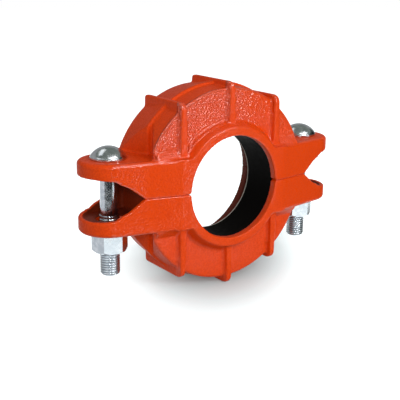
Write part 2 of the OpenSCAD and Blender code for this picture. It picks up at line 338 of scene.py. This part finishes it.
def new_object(name, data):
    """A linked object at the origin, of a mesh, a lamp or a camera."""
    made = bpy.data.objects.new(name, data)
    scene.collection.objects.link(made)
    return made


def joined_copy(name):
    """A copy of a CAD node's mesh with its loose triangles merged."""
    mesh = nodes[name].data.copy()
    work = bmesh.new()
    work.from_mesh(mesh)
    bmesh.ops.remove_doubles(work, verts=work.verts, dist=0.01 * MM)
    work.to_mesh(mesh)
    work.free()
    return mesh


def casting(name, body):
    """A cast half with its edges and inner corners rounded as a sand mould leaves them."""
    made = new_object(name + "_casting", joined_copy(name))
    grid = made.modifiers.new("mould", "REMESH")
    grid.mode = "VOXEL"
    grid.voxel_size = CASTING_VOXEL * MM
    soft = made.modifiers.new("rounding", "SMOOTH")
    soft.factor = 0.5
    soft.iterations = CASTING_SMOOTHINGS
    settle(made)
    made.data.shade_smooth()
    dress(made, PAINT)
    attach(made, body)
    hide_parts(name)


def thread_tree():
    """A threaded rod along Z: a sheet wound into a tube whose radius rises and falls along a helix."""
    tree = bpy.data.node_groups.new("threaded rod", "GeometryNodeTree")
    sockets = {}
    for name, value in (("Bottom", BOLT_FOOT), ("Length", THREAD_LENGTH), ("Radius", THREAD_RADIUS),
                        ("Pitch", THREAD_PITCH), ("Depth", THREAD_DEPTH), ("Bevel", THREAD_BEVEL),
                        ("Centre X", 0.0), ("Centre Y", 0.0)):
        item = tree.interface.new_socket(name, in_out="INPUT", socket_type="NodeSocketFloat")
        item.default_value = value * MM
        sockets[name] = item.identifier
    item = tree.interface.new_socket("Material", in_out="INPUT", socket_type="NodeSocketMaterial")
    sockets["Material"] = item.identifier
    tree.interface.new_socket("Geometry", in_out="OUTPUT", socket_type="NodeSocketGeometry")

    g = Graph(tree)
    given = tree.nodes.new("NodeGroupInput")
    size = {output.name: Value(g, output) for output in given.outputs if output.name}
    around, rows = 56, 260
    sheet = g.node("GeometryNodeMeshGrid", {"Size X": 1.0, "Size Y": 1.0, "Vertices X": around + 1,
                                            "Vertices Y": rows})
    u, v, _ = g.parts(g.node("GeometryNodeInputPosition"))
    turn = (u + 0.5) * (2 * math.pi)

    # the sheet runs a little past both ends, and what is past them lies flat on the end
    overrun = 0.01
    along = (v + 0.5) * (1 + 2 * overrun) - overrun
    height = g.maths("MINIMUM", g.maths("MAXIMUM", along, 0.0), 1.0) * size["Length"]

    # 0 at a root and 1 at a crest, with narrow flats on both; the thread runs out at the top
    wave = g.maths("PINGPONG", height / size["Pitch"] - (u + 0.5), 0.5) * 2.0
    tooth = g.step(wave, 0.05, 0.95)
    fade = g.step(height, size["Length"] - size["Pitch"] * 1.6, size["Length"] - size["Pitch"] * 0.4)
    threaded = size["Radius"] - (1.0 - tooth) * size["Depth"] * (1.0 - fade)
    bevelled = size["Radius"] - size["Bevel"] + height

    # the first and last rows close the ends
    inside = g.maths("LESS_THAN", g.maths("ABSOLUTE", v), 0.4999)
    radius = g.maths("MINIMUM", threaded, bevelled) * inside
    place = g.node("ShaderNodeCombineXYZ", {"X": size["Centre X"] + radius * g.maths("COSINE", turn),
                                            "Y": size["Centre Y"] + radius * g.maths("SINE", turn),
                                            "Z": size["Bottom"] + height})
    wound = g.node("GeometryNodeSetPosition", {"Geometry": sheet, "Position": place})
    merged = g.node("GeometryNodeMergeByDistance", {"Geometry": wound, "Distance": 0.01 * MM})
    real = g.node("GeometryNodeRealizeInstances", {"Geometry": merged})
    done = g.node("GeometryNodeSetMaterial", {"Geometry": real, "Material": size["Material"]})
    g.plug(tree.nodes.new("NodeGroupOutput").inputs[0], done)
    return tree, sockets


def threaded_rod(name, x, thread):
    """The wound thread of one bolt, as a mesh."""
    rod = new_object(name, bpy.data.meshes.new(name))
    tree, sockets = thread
    wound = rod.modifiers.new("thread", "NODES")
    wound.node_group = tree
    for socket, value in (("Centre X", x * MM), ("Centre Y", BOLT_Y * MM), ("Material", PLATING)):
        wound[sockets[socket]] = value
    settle(rod)
    mesh = rod.data
    bpy.data.objects.remove(rod)
    return mesh


def turned_mesh(name, outline, x, steps=72):
    """A closed solid of revolution about a bolt's axis. outline is [radius, height] from bottom to top."""
    work = bmesh.new()
    rings = []
    for radius, z in outline:
        angles = [2 * math.pi * n / steps for n in range(steps)] if radius else [0.0]
        rings.append([work.verts.new(((x + radius * math.cos(a)) * MM, (BOLT_Y + radius * math.sin(a)) * MM,
                                      z * MM)) for a in angles])
    for low, high in zip(rings, rings[1:]):
        for i in range(steps):
            j = (i + 1) % steps
            corners = [low[i % len(low)], low[j % len(low)], high[j % len(high)], high[i % len(high)]]
            corners = list(dict.fromkeys(corners))
            if len(corners) > 2:
                work.faces.new(corners)
    bmesh.ops.recalc_face_normals(work, faces=work.faces)
    mesh = bpy.data.meshes.new(name)
    work.to_mesh(mesh)
    work.free()
    return mesh


def smooth_by_angle(mesh, degrees):
    """Smooth shading with sharp edges kept where faces meet at more than the angle."""
    mesh.shade_smooth()
    work = bmesh.new()
    work.from_mesh(mesh)
    for edge in work.edges:
        edge.smooth = len(edge.link_faces) == 2 and edge.calc_face_angle(0) < math.radians(degrees)
    work.to_mesh(mesh)
    work.free()


def head_outline(steps=12):
    """Rim and dome of the forged head, with the dome's foot and the rim's edges eased."""
    rim_top = EAR_TOP + HEAD_RIM
    outline = [(0, EAR_TOP), (HEAD_RADIUS - 0.5, EAR_TOP), (HEAD_RADIUS, EAR_TOP + 0.5),
               (HEAD_RADIUS, rim_top - 0.3), (HEAD_RADIUS - 0.35, rim_top + 0.1)]
    ball = (HEAD_RADIUS ** 2 + HEAD_DOME ** 2) / (2 * HEAD_DOME)
    foot = math.asin((HEAD_RADIUS - 0.5) / ball)
    for n in range(steps):
        a = foot * (1 - n / steps)
        outline.append((ball * math.sin(a), BOLT_TOP - ball + ball * math.cos(a)))
    return outline + [(0, BOLT_TOP)]


def shank_outline():
    """Plain shank with a bevel at its foot. The rings close to its ends keep its shading level."""
    return [(0, THREAD_TOP - 1.3), (SHANK_RADIUS - 0.2, THREAD_TOP - 1.3), (SHANK_RADIUS, THREAD_TOP - 0.6),
            (SHANK_RADIUS, THREAD_TOP - 0.1), (SHANK_RADIUS, EAR_TOP), (SHANK_RADIUS, EAR_TOP + 0.2),
            (0, EAR_TOP + 0.2)]


def bolt(name, x, thread):
    """A track bolt: domed head, plain shank and rolled thread."""
    work = bmesh.new()
    for mesh, degrees in ((turned_mesh(name + " head", head_outline(), x), 35),
                          (turned_mesh(name + " shank", shank_outline(), x), 35),
                          (threaded_rod(name + " rod", x, thread), 60)):
        smooth_by_angle(mesh, degrees)
        work.from_mesh(mesh)
    made = new_object(name + "_plated", bpy.data.meshes.new(name + "_plated"))
    work.to_mesh(made.data)
    work.free()
    dress(made, PLATING)
    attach(made, "upper_half")
    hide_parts(name)


casting("upper_housing", "upper_half")
casting("lower_housing", "lower_half")
rolled_thread = thread_tree()
bolt("left_bolt", -BOLT_X, rolled_thread)
bolt("right_bolt", BOLT_X, rolled_thread)
dress(nodes["gasket"], RUBBER)
for name in ("left_nut", "right_nut"):
    dress(nodes[name], PLATING)


# Studio

FLOOR = before[0][2]
CLOTH_LEVEL = FLOOR + 0.3 * MM
CLOTH_REACH = 2.2
WALL_TOP = 2.4
CEILING = 1.6
CENTRE = (0, 0)
LEFT_EAR = (-BOLT_X * MM, 0)


def lamp(name, place, width, height, power):
    """A softbox that faces the object. One without a height of its own is square."""
    data = bpy.data.lights.new(name, "AREA")
    data.energy = power
    data.size = width
    if height:
        data.shape = "RECTANGLE"
        data.size_y = height
    made = new_object(name, data)
    made.location = place
    made.rotation_mode = "QUATERNION"
    made.rotation_quaternion = (-made.location).to_track_quat("-Z", "Y")


def seen_directly(graph):
    """1 for what the camera sees, straight or in a polished surface, and 0 for light on the object."""
    rays = [graph.node("ShaderNodeLightPath", result="Is " + kind + " Ray")
            for kind in ("Camera", "Glossy", "Transmission")]
    return graph.maths("MINIMUM", rays[0] + rays[1] + rays[2], 1.0)


def floor(reach=6.0):
    """A white floor that keeps the object's soft shadow, with a painted shadow in its own light about the
    object, and goes over into the white backdrop.
    """
    mesh = bpy.data.meshes.new("floor")
    mesh.from_pydata([(-reach, -reach, FLOOR), (reach, -reach, FLOOR), (reach, reach, FLOOR),
                      (-reach, reach, FLOOR)], [], [(0, 1, 2, 3)])
    made = new_object("floor", mesh)
    s = Shader("white floor")
    x, y, _ = s.millimetres()

    # painted shadow: the floor's own light is dimmed in the shadow's core, a long patch about a point, that
    # reaches back to the right, away from the lamps
    turn, narrowing = 0.927, 0.476
    right, deep = x - 44, y - 59.5
    along = (right * math.cos(turn) + deep * math.sin(turn)) * narrowing
    across = deep * math.cos(turn) - right * math.sin(turn)
    painted_shadow_patch = s.step(s.distance(along, across), 26, 108, to_low=0.06)
    shade = s.maths("MAXIMUM", painted_shadow_patch, s.step(y, 75, 125))
    s.set({"Base Color": (0.43, 0.53, 0.54), "Roughness": 1.0, "Specular IOR Level": 0.0,
           "Emission Color": s.blend(shade, (0.0, 0.0, 0.0), (1.0, 1.0, 1.0)),
           "Emission Strength": seen_directly(s)})
    mesh.materials.append(s.material)


def backdrop():
    """A white world that lights the object at about a third of what the camera sees."""
    world = bpy.data.worlds.new("studio")
    scene.world = world
    world.use_nodes = True
    g = Graph(world.node_tree)
    sky = world.node_tree.nodes["Background"]
    g.plug(sky.inputs["Color"], (1.0, 1.0, 1.0))
    g.plug(sky.inputs["Strength"], seen_directly(g) * 0.65 + 0.35)


def sector(name, first, last, ring_a, ring_b, centre=CENTRE, steps=16, material=BLACK_CLOTH):
    """A flag that shows only in reflections, as a studio hangs them out of the picture.

    It lies between two rings [radius, height] about a centre, from one bearing to another; 0 is in front.
    """
    corners = []
    for n in range(steps + 1):
        a = math.radians(first + (last - first) * n / steps)
        corners += [(centre[0] + radius * math.sin(a), centre[1] - radius * math.cos(a), height)
                    for radius, height in (ring_a, ring_b)]
    mesh = bpy.data.meshes.new(name)
    mesh.from_pydata(corners, [], [(2 * n + 2, 2 * n, 2 * n + 1, 2 * n + 3) for n in range(steps)])
    made = new_object(name, mesh)
    made.visible_camera = made.visible_diffuse = made.visible_shadow = False
    mesh.materials.append(material)


def studio():
    """Lamps, the white surroundings, and the flags that the gloss and the metal reflect."""
    for name, place, width, height, power in (
            ("key softbox", (0.6, -1.2, 0.45), 0.2, None, 5.6),
            ("front left softbox", (-0.68, -1.1, 0.42), 0.2, None, 5.2),
            ("left softbox", (-1.25, -0.55, 0.3), 0.5, 0.9, 1.0),
            ("front top softbox", (0.06, -1.05, 0.72), 0.22, 0.55, 4.4),
            ("back softbox", (-0.35, 0.6, 1.15), 0.9, 0.4, 1.2)):
        lamp(name, place, width, height, power)
    backdrop()
    floor()
    foot, wall_top = (CLOTH_REACH, CLOTH_LEVEL), (CLOTH_REACH, WALL_TOP)
    for side, first, last, centre in (("left", -61, 21, LEFT_EAR), ("right", 38, 105, CENTRE)):
        sector(side + "_wall_flag", first, last, foot, wall_top)
        sector(side + "_floor_flag", first, last, (0.215, CLOTH_LEVEL), foot, centre)
    sector("side_floor_flag", -84, -61, (0.24, CLOTH_LEVEL), foot, LEFT_EAR)
    sector("grey_floor_flag", -170, -84, (0.06, CLOTH_LEVEL), foot, LEFT_EAR, material=GREY_CLOTH)
    sector("back_wall_flag", 105, 255, foot, wall_top, material=DARK_CLOTH)
    sector("top_card", -28, 45, (0.85, CEILING - 0.01), (1.55, CEILING - 0.01), material=WHITE_CARD)
    sector("ceiling_flag", 0, 360, (0.01, CEILING), (2.4, CEILING), steps=32)


def camera():
    """Stands low in front of the small end, to the left, with a short telephoto lens."""
    place = Vector((-0.3883, -0.5340, 0.1627))
    yaw, pitch, roll = (math.radians(a) for a in (-35.083, 15.312, 0.785))
    back = Vector((math.sin(yaw) * math.cos(pitch), -math.cos(yaw) * math.cos(pitch), math.sin(pitch)))
    right = Vector((0, 0, 1)).cross(back).normalized()
    up = back.cross(right)
    tilted_right = math.cos(roll) * right + math.sin(roll) * up
    tilted_up = -math.sin(roll) * right + math.cos(roll) * up
    data = bpy.data.cameras.new("camera")
    data.lens = 72.2
    data.sensor_width = 36
    made = new_object("camera", data)
    turn = Matrix((tilted_right, tilted_up, back)).transposed().to_4x4()
    made.matrix_world = Matrix.Translation(place) @ turn
    scene.camera = made


studio()
camera()
scene.view_settings.view_transform = "Standard"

= Instruction =
Your output must be the lines of the material above, from the first through the line that contains "return made", copied exactly. Include both endpoints and nothing else.

= Answer for this exercise =
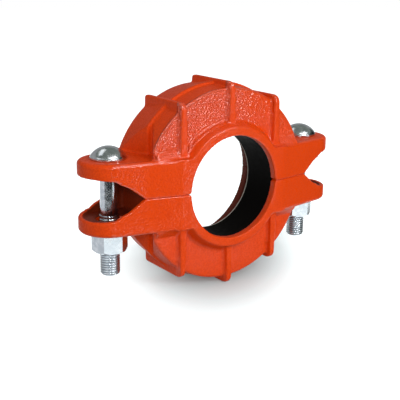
Write part 2 of the OpenSCAD and Blender code for this picture. It picks up at line 338 of scene.py. This part finishes it.
def new_object(name, data):
    """A linked object at the origin, of a mesh, a lamp or a camera."""
    made = bpy.data.objects.new(name, data)
    scene.collection.objects.link(made)
    return made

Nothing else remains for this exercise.